To make the location of the action important to the story.
Bethlehem was a dusty nowhere place, until the Kingdom of God invaded. The action of God in the place alone made the town important for all time. “Bethlehem” means “the city of bread”. By God choosing Bethlehem to proclaim his Kingdom, the city became home to the One who would be the Bread of Life, saying to all, “take and eat…”
The Cleveland of the 1970s has as little distinction as Bethlehem prior to the first century – “The Mistake on the Lake.” Certainly the decision to travel to Cleveland seemed like a mistake to the play’s protagonist, Ed Podolak. He finds himself hungry, cold, and hallucinating on Christmas Eve, 1979. But when Ed is invited by little Charlie to join his family for a Christmas Eve dinner, the stage is set for a miracle, for the Kingdom of God to flow through Charlie’s Cleveland heart into Ed’s troubled heart. Charlie, the conduit of God’s redemptive grace, represents Cleveland as the giving, helping, caring, other-directed place, in contrast to Pittsburgh (Ed’s hometown) a place identified with looking-out-for number-one, pride, and self-sufficiency. For Ed, Pittsburgh is the home of the Steelers (stealers?) versus the home of the Browns (the givers?). The two cities become macrocosms of the protagonist’s old friends: Jake the selfish, do-whatever-it-takes-to-win guy, and Fez, the friend who believes life is about doing for others first. Ed’s eventual movement from Pittsburgh to Cleveland represents a spiritual movement of the soul, from allegiance to the Kingdom of Man in this Present Evil Age to the Kingdom of God in the Age to Come. The play shows Ed Podolak caught between the two kingdoms and between the two ages: “How should I live? Depend on myself? Or accept the help of friends and neighbors?” Ed’s final commitment comes to fruition when he moves his family from Pittsburgh to Cleveland.
To make the inciting incident one of thievery.
Christmas celebrates God’s giving us a Savior and we honor that act by giving of ourselves to others. Interestingly, the great Christmas stories are based on the opposite action: taking. (“Taking” imitates King Herod’s taking of the innocent lives as he sought to destroy the king of the Jews.) In It’s a Wonderful Life George Bailey is accused of taking bank money. Dickens’ Ebenezer Scrooge is a miser, one who has taken more money than he should. In Henrik Ibsen’s Christmas play A Doll’s House, Nora Helmer has forged papers to misappropriate money. In Dickens’ Christmas novel Great Expectations, Pip spends Christmas Eve stealing a file and a pie from his sister and brother-in-law. So Mr.

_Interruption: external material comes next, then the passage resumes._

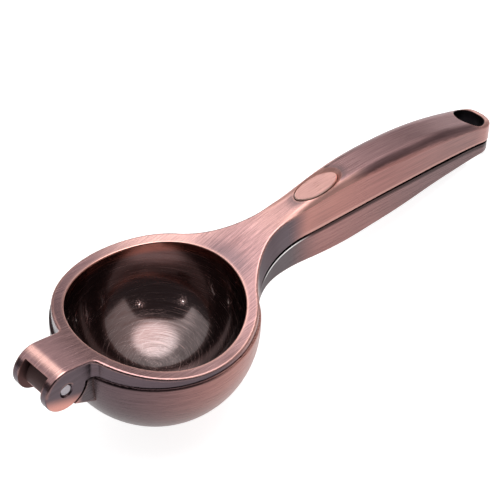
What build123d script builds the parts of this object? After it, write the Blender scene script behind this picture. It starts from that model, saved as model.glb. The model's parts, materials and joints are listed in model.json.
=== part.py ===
"""Hinged lemon squeezer: a press lever over a cup lever, joined by a steel pin, closed.

The levers are drawn in the tool's own frame, in millimetres: the origin is the centre of the
cup's mouth, the parting plane is z = 0, +X runs down the handles and +Z is up. At the end the
closed tool is laid down as it lies on a table, on its cup and the tip of its lower handle.
"""

from build123d import *
import os
from math import asin, cos, hypot, radians, sin, sqrt, tan

# --- Rings and bowls -------------------------------------------------------------------
RING_R = 36.0  # press ring, outside
CUP_LEDGE = 0.8  # the cup's rim stands out below the press ring
CUP_R = RING_R + CUP_LEDGE  # cup, outside
CUP_WALL = 2.8
CUP_CENTRE_Z = -3.5  # centre of the cup's ball shape
RING_WIDTH = 4.5
PRESS_R = RING_R - RING_WIDTH  # press bowl, inside
PRESS_WALL = 2.0
PRESS_CENTRE_Z = 6.0  # centre of the press bowl's ball shape
PARTING_GAP = 0.3  # between the closed rims
TAIL_GAP = 1.45  # between the closed handles at their tips

# --- Strainer --------------------------------------------------------------------------
STRAINER_HOLE_R = 2.2
STRAINER_PITCH = 7.6  # between the rows, and between the holes of a row
STRAINER_ROWS = 2  # round the middle hole; each has six holes more than the one inside it

# --- Hinge -----------------------------------------------------------------------------
PIN_X = -(RING_R + 10.9)
PIN_Z = 0.9
PIN_R = 2.4
PIN_RUNNING = 0.05  # radial clearance in the knuckle, which turns on the pin
PIN_SEATED = 0.02  # radial clearance in the ears, which hold the pin
PIN_RECESS = 0.3  # each end lies this far inside its ear
PIN_ROUND = 0.7  # rounding of the pin's ends
EAR_CHAMFER = 0.5
EAR_R = 8.8
EAR_THICK = 3.2
HEAD_WIDTH = 18.4  # over both ears
HOOD_THICK = 1.9
HOOD_LIP_DEG = 126.0  # the hood ends here, counted from +X over the top
TONGUE_FILLET = 2.5  # in plan, where the tongue runs into the ring
KNUCKLE_R = 6.3
KNUCKLE_WIDTH = 9.0
RELIEF = 0.35  # the lug is hollowed this far outside the ears
LUG_FRONT = PIN_X + 2.4  # the lug's underside starts here
LUG_FRONT_Z = -7.2
LUG_SLOPE_DEG = 27.5  # and falls towards the cup

# --- Handles ---------------------------------------------------------------------------
TAIL_X = 158.0  # centre of the rounded tip
TAIL_R = 7.2
TAIL_INSET = 0.3  # the lower tip is this much smaller
EYE_X = 156.5  # centre of the hanging eye
EYE_R = 5.9
EYE_CHAMFER = 0.4
NECK_HALF = 5.5  # half the width of the neck where it is slimmest
NECK_R = 46.0  # radius of the neck's hollow in plan, at the parting
NECK_TOP_R = 32.0  # and on top of the press lever
NECK_RISE = 11.0  # over this height
# Half width of the handles beyond the neck.
WIDTH_LINE = ((74.0, 6.2), (87.0, 7.0), (101.0, 7.7), (118.0, 8.15), (138.0, 7.8))
SAG_START = 91.5  # the parting line drops beyond this point
SAG = 0.0016  # drop per square millimetre

# Along the press lever: x, height of its top, and how wide and how deep its flanks fall away.
TOP_LINE = (
    (-72.0, 4.2, 4.0, 1.0),
    (-59.0, 7.5, 4.0, 1.0),
    (-47.0, 9.7, 4.0, 1.0),
    (-35.0, 7.5, 4.0, 1.0),
    (-18.0, 3.7, 4.0, 1.0),
    (0.0, 2.4, 4.0, 1.0),
    (18.0, 3.7, 4.0, 1.0),
    (36.0, 7.85, 4.0, 1.2),
    (48.0, 11.25, 3.4, 1.8),
    (62.0, 13.3, 3.0, 3.4),
    (76.0, 15.5, 3.4, 5.0),
    (90.0, 16.25, 4.0, 5.6),
    (104.0, 15.8, 4.8, 6.7),
    (128.0, 12.2, 5.0, 6.3),
    (145.0, 7.45, 4.5, 4.7),
    (157.0, 3.05, 4.2, 3.7),
    (180.0, -7.9, 4.2, 3.2),
)
# The same for the cup lever's underside, whose flanks rise.
KEEL_LINE = (
    (6.0, -4.4, 4.0, 0.2),
    (24.0, -4.7, 4.0, 0.4),
    (36.0, -5.6, 4.0, 0.8),
    (48.0, -8.8, 4.0, 1.1),
    (62.0, -12.1, 4.4, 1.2),
    (78.0, -13.6, 4.8, 1.3),
    (88.0, -13.7, 5.2, 1.3),
    (104.0, -12.9, 5.6, 1.4),
    (130.0, -11.3, 5.6, 1.4),
    (142.0, -11.4, 5.4, 1.3),
    (157.0, -12.2, 5.0, 1.1),
    (180.0, -13.4, 5.0, 1.0),
)
FLANK_SPARE = 0.6  # the flanks run this far past the handle's sides
NECK_SPARE = 2.0  # and this far past the middle of the neck
NECK_MIDDLE = 48.0
RIM_ROUND = 0.8  # worn outer corners of the castings
MOUTH_ROUND = 0.5  # inner edge of the press ring
KEEL_ROUND = 0.9  # lower corners of the lower handle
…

Roberts’ decision to have his protagonist, Ed Podolak, steal is in the great tradition of successful Christmas stories.
To draw an unlikeable hero.
Aristotle noted that audiences enjoy characters who are in some way better than we are. However, he also insisted that characters be like us in order to enjoy an empathetic response from an audience. Les Roberts’ Ed Podolak is a working stiff, a character rarely seen onstage since the plays of Clifford Odets and the Group Theatre. Ed is Ralph Cramden without the charm or twinkle in the eye. Like so many men, his primary emotional response to life is anger. His tender side seems limited to embarrassment. In other words, Roberts’ protagonist is too much like us, if we were to really look inside ourselves. This was bold choice in character drawing and a thrilling one to watch.

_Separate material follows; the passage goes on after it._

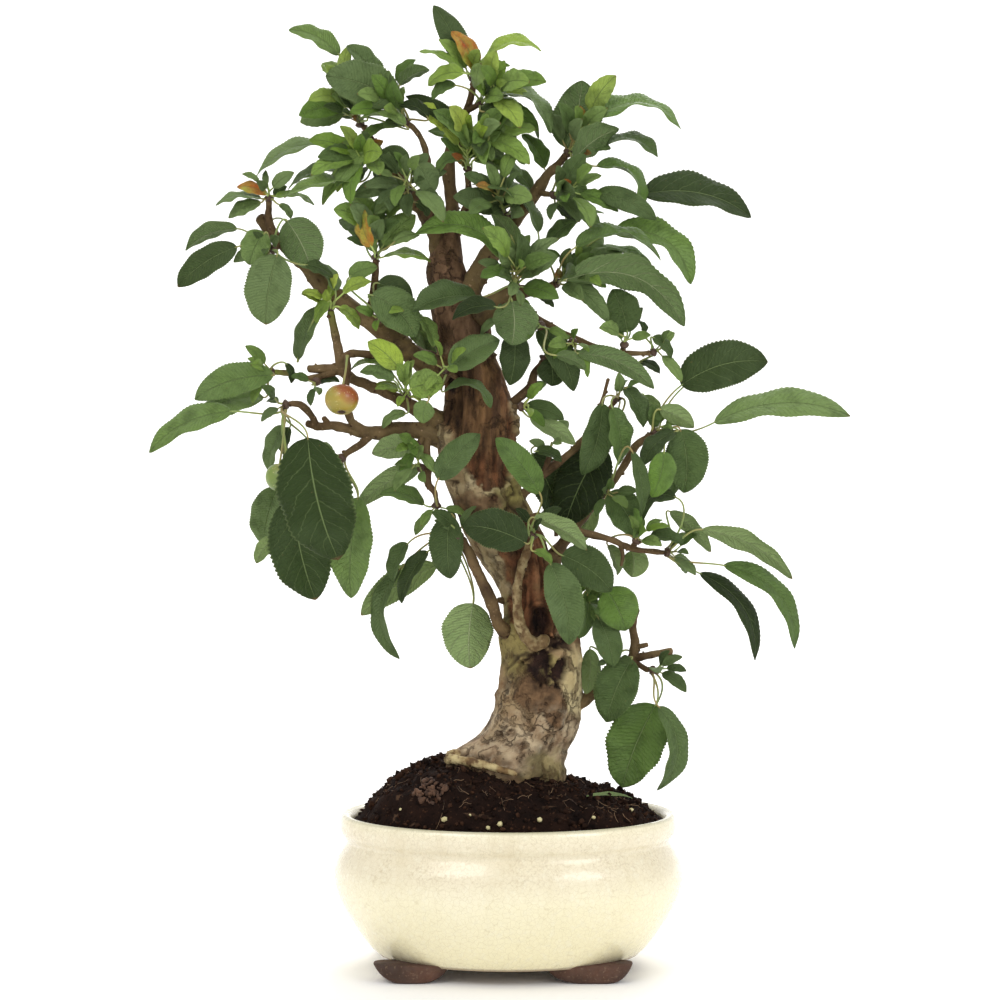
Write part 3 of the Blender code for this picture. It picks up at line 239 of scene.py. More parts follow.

Of all the characters on stage, the one least deserving of God’s mercy or favor is Ed Podolak. He has abandoned his family rather than swallow his pride to accept help from neighbors and relatives. He has denied his family any explanation or communication for over a year. And the money he steals is not to send back to his needy family, nor to buy a bus ticket back to his wife and children whose hearts are breaking in his absence. No, Ed steals the money so he can stay away from his family, so he can afford another month’s rent in a flop house.
Ed is at best a nobody. But so were the people of the original Christmas carol. Mary and Joseph were nobodies until God chose them The shepherds were ordinary loners until God selected them to hear the good news first. They didn’t merit anything from God. Yet God’s redeeming grace dawned on them.
God’s grace needs a conduit. Clarence the Angel delivers it to George Bailey in It’s a Wonderful Life. The Ghost of Christmas Future provides one to Ebenezer Scrooge.
A Doll’s House is a tragedy precisely because God’s grace remains absent; the “miracle” the Helmers expect never comes.
God’s redeeming grace falls on Ed, through a child, Charlie, Jesus’ model citizen for his Kingdom. Little Charlie Tobric sees Ed steal the money. Does he call a cop? No, he invites Ed to Christmas Eve dinner at his house (“take and eat’) and demands his mother go along with his plan. Charlie enjoys being God’s emissary – he wants people to see his limp so that their attention might be turned to the One who Healed the Lame and Made the Blind to See.
When faced with God’s overwhelming grace, Ed Podolak repents – he changes direction -and calls his family on Christmas morning, the dawn of his Redeeming Grace.
Playwright Eric Coble took Roberts’ stew of people, ideas, times, and places and crafted a compelling auditory and visual representation of the collision of Kingdoms (God’s and Man’s) and Ages (The Present Evil One and the One to Come)arising out of the protagonist’s fevered mind. Mr. Coble’s expressionistic time-space continuum is echoed in the audience’s actual surroundings:
The audience sees people of 1979 Cleveland celebrating the original centuries old carol. They observe a man recalling the pivotal events of his life during the 1960s, while his adult son accompanies him throughout his past. All of this happens in front of a 2012 audience sitting in a 1921 theater! The Playhouse audience time travels.
What holds this narrative together is Mr. Coble’s major invention, a narrator known as “This Guy,” who comes out of the audience to tell us a story he clearly loves. Combining the narrative and the dramatic on stage is rarely done; it is very difficult. (Aristotle believed the modes were incompatible.)Occasionally Shakespeare, Brecht, and Thornton Wilder succeed. A Carol for Christmas places Eric Coble in contention for membership to that list.
Mr. Coble’s great revelation of This Guy’s identity which concludes the play is a coup de théâtre not see since Gillette Elvgren’s Five Cups of Coffee (2006). The trope of the son telling of his father, is as American as Biff Loman vowing to tell of Willy, and as cosmic as the Son arriving to let us know of His Father’s love.
A Carol for Christmas is an accomplishment few theaters have been able to achieve – not only a new Christmas play, but also an important Christmas play, revealing not only the intelligence and passion of its creators, but also the magical transformation of 1979 Cleveland into a city worthy of major attention.